Veer Balak Smarak
- Established: 28 August 2022
- Location: Anjar, Kutch district, Gujarat, India
- Coordinates: 23°06′04″N 70°01′31″E﻿ / ﻿23.10101323°N 70.0252223°E
- Type: Memorial museum

= Veer Balak Smarak =

Veer Balak Smarak (lit. 'Brave Children Memorial') is a memorial museum dedicated to the victims of 2001 Gujarat earthquake in Anjar, Kutch district, (Kachchh) Gujarat, India.

==History==
The memorial is dedicated to the 185 school children and 20 teachers who died during the 2001 Gujarat earthquake while holding a rally on the Republic Day of India. It was built at the cost of ₹17 crore.
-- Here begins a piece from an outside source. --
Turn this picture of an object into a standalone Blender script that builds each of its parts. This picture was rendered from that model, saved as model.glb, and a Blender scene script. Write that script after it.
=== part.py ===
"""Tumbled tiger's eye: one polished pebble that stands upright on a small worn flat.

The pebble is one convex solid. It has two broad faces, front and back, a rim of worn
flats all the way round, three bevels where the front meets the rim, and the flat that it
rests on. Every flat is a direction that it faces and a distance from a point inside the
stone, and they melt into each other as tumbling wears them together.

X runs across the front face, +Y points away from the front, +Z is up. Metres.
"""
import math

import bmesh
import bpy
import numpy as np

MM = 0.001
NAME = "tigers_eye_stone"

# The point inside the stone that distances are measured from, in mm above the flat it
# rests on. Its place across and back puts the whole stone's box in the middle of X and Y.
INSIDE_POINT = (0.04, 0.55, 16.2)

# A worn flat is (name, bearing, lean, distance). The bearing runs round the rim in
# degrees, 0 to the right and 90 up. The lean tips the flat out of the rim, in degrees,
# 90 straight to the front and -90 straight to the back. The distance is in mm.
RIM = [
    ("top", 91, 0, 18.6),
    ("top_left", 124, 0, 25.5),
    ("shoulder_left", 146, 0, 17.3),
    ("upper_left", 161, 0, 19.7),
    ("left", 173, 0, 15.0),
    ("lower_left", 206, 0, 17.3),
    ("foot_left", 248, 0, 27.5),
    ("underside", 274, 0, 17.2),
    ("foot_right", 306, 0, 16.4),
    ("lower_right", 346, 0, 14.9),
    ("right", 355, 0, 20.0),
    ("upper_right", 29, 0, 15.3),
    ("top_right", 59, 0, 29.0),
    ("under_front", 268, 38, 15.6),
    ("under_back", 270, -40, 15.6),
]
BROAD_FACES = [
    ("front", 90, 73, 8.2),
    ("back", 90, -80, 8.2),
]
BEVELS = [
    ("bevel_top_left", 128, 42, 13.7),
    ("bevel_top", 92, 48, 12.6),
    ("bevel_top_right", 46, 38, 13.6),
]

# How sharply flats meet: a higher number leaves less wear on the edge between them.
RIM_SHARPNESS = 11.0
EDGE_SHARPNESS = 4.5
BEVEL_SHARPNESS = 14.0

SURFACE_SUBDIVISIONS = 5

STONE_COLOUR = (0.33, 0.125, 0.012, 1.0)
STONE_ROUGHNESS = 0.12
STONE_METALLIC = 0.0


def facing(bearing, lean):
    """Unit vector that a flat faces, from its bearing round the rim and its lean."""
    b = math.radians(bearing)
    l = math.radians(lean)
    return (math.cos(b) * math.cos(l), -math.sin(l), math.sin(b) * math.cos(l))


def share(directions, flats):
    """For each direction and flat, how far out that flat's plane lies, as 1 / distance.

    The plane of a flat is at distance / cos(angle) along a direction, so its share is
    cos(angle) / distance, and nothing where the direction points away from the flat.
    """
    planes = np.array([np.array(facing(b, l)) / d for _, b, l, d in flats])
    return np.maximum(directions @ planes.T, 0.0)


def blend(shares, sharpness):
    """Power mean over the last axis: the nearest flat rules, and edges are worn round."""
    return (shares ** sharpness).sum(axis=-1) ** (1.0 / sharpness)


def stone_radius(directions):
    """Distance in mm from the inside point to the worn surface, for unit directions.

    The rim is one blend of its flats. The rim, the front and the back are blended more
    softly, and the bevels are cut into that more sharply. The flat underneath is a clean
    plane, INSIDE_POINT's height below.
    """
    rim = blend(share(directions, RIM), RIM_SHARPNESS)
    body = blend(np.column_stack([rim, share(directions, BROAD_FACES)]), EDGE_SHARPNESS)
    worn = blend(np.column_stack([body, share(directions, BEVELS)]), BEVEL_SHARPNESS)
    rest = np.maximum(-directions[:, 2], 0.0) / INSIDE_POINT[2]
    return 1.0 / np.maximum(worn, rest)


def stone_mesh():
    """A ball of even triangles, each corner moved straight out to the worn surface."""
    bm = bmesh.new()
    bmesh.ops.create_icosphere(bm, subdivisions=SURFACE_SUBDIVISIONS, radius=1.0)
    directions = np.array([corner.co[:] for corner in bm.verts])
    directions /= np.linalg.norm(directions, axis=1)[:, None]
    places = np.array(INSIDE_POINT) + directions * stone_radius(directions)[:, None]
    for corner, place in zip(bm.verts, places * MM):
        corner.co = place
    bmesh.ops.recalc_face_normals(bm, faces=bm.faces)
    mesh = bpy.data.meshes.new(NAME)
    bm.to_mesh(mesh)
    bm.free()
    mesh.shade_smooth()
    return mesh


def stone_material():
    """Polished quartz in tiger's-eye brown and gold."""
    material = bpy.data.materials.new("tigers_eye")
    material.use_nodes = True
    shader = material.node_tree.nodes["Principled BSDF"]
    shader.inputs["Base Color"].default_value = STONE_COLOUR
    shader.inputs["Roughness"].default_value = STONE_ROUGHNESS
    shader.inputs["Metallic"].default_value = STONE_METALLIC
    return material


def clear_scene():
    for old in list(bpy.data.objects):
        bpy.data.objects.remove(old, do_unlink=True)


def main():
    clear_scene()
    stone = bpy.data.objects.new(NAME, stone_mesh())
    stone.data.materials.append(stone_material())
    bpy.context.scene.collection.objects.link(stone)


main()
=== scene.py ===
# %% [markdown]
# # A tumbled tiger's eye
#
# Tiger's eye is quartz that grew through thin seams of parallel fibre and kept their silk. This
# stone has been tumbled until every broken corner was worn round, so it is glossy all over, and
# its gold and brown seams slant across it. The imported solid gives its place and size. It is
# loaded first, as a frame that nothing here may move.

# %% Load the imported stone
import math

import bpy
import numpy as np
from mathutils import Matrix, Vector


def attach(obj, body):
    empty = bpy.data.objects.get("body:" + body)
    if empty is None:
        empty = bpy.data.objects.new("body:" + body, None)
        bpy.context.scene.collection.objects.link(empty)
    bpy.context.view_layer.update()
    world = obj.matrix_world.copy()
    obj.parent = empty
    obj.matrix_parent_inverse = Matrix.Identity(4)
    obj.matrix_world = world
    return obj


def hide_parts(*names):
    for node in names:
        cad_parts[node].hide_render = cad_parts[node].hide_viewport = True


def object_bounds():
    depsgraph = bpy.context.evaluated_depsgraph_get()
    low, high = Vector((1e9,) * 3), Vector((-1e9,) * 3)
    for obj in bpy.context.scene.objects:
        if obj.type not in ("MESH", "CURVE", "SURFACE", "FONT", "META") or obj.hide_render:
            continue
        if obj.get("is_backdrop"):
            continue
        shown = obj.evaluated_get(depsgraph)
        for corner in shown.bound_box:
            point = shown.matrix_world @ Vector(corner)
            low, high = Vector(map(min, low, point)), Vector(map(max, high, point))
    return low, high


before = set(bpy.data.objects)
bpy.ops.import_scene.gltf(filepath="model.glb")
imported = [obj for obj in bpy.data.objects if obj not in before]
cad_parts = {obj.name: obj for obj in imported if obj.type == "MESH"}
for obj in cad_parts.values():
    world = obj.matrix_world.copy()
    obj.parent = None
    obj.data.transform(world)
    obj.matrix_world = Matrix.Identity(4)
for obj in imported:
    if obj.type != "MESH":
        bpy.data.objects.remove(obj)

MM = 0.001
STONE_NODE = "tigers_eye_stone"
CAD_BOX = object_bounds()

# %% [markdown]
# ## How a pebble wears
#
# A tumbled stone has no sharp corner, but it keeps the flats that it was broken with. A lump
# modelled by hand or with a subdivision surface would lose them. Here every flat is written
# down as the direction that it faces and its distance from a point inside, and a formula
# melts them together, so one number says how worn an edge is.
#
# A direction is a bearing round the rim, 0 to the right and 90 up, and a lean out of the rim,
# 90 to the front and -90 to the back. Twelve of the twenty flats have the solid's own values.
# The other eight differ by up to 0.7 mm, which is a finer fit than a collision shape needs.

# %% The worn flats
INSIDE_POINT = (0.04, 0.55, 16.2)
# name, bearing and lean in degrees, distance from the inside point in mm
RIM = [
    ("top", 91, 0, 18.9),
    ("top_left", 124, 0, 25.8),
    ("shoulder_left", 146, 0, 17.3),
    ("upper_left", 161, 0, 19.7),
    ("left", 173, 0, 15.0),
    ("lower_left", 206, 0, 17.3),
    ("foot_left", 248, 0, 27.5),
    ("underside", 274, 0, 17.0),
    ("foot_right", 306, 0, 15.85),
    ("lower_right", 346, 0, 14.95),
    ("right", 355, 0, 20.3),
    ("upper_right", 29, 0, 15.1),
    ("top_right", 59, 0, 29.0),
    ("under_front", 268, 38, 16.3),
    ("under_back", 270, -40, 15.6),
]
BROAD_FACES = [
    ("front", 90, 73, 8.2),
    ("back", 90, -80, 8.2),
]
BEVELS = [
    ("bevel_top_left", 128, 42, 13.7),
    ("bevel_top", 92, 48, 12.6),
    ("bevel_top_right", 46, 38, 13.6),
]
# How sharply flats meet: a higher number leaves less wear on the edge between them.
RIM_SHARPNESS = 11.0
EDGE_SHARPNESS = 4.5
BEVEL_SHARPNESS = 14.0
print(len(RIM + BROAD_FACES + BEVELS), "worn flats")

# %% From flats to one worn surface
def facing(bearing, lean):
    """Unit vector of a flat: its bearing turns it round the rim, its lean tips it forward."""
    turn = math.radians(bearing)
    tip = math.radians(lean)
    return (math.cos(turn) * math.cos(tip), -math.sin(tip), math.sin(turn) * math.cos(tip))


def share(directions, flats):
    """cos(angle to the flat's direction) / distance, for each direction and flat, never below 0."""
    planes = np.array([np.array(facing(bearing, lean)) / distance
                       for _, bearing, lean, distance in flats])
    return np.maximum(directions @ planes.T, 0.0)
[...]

The project to construct memorial was probably announced in 2008. Following several delays, the project was approved by the Government of Gujarat in 2017 and the construction was started in 2018. The museum and memorial design as well as its curation is done by Design Factory India. It was inaugurated on 28 August 2022 by Prime Minister Narendra Modi.

==Features==
There are five sections in the memorial museum. The first "Memories of the past" section displays names of the victims. The second "The destruction" section has debris from the earthquake along with display of belongings and replicas of belongings of the victims. The third "Experience" section has an earthquake simulator while the fourth "Science and Knowledge" section shows the science behind the earthquake. The final gallery section called "Think about it" asks the visitor various questions about one's experience.

The memorial is constructed outside the museum with a wall displaying names and images of the victims. The bright light called "Prakashpunj" light ups the memorial and can be seen from anywhere in the town. There is also an auditorium.